A massive landslide struck on the intervening night of 29-30 June 2022, in Manipur’s Noney district, completely destroying the railway yard at Tupul in Makhuam village, killing 61, injuring 27 and bodies still to be found.

 

Migrant labourers working at the construction site, locals and Territorial Army personnel guarding the construction sites who were occupying the yard were mostly in their slumber when the natural fury was unleashed.
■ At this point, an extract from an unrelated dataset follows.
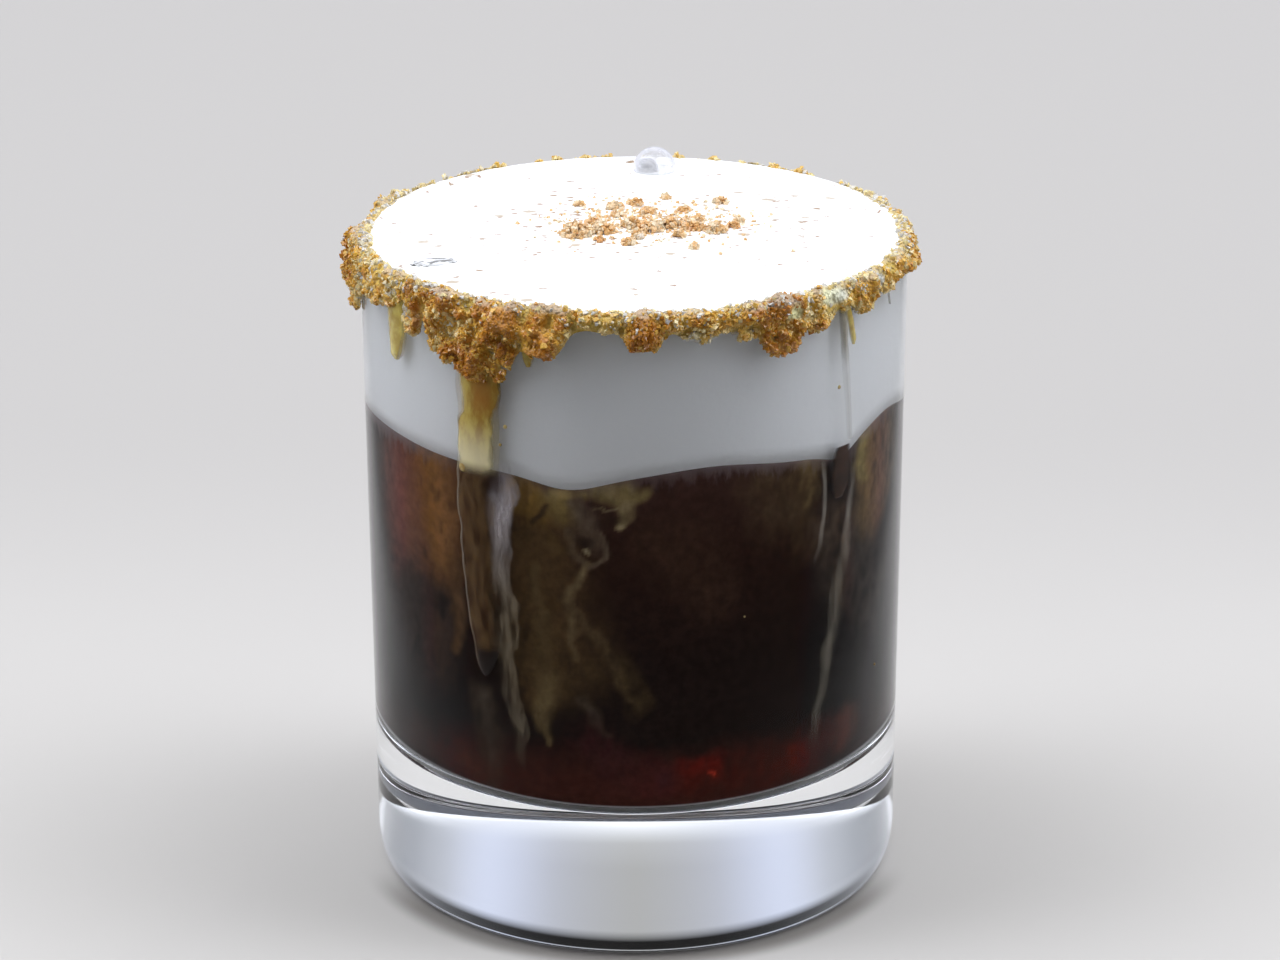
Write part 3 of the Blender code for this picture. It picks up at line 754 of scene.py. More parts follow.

The landslide area covered about one kilometre with the debris falling onto the Ijei river and obstructing its flows through Tamenglong & Noney Districts of Manipur.

 

Manipur Chief Minister, N. Biren Singh called it the worst natural disaster to have struck the State and said that 30 of the deceased are Territorial Army personnel stationed at the railway yard to provide security to the on-going railway construction works of the Jiribam-Imphal railway line. The rest are railway officials, labourers and locals.”

 

Tales of Horror

Romen Phukan is one of lucky migrant labourers from Assam who were at the site of the incident on Wednesday night (29 June), when the fatal landslide washed away their camps in Tupul, burying those at the site under boulders and mud. Phukan revealed that there were 25 of them from Assam’s Morigaon who were working as labourers on the Jiribam-Imphal railway in Manipur.

Startled by the screams for help after the landslide hit their camp, Phukan recalled  how the horror unfolded, seeing his friend  die in front of him moments after he saved his life.

"It was a normal night - until the earth moved. We were watching a film and slept after midnight. We were in deep sleep until we woke up to the earth shaking, like an earthquake. Soon, the hill came crashing down. There was mud and boulders. Our camps were submerged and everything was washed away into the river, even people," says Mr Phukan, who had returned to the work site four months ago from Assam. "I was buried under the mud. But somehow, I managed to remove mud and catch my breath" , he told EP.

“The water level in the river was rising and people were screaming for help. They screamed 'bachaao bachaao', but no one could help another," he says.

"I was saved by my friend Gopal Phukan. He pushed me away from the water. But moments later he was swapped away by the mudslide," he says. "I heard him scream for help but as the water level rose, the screams faded".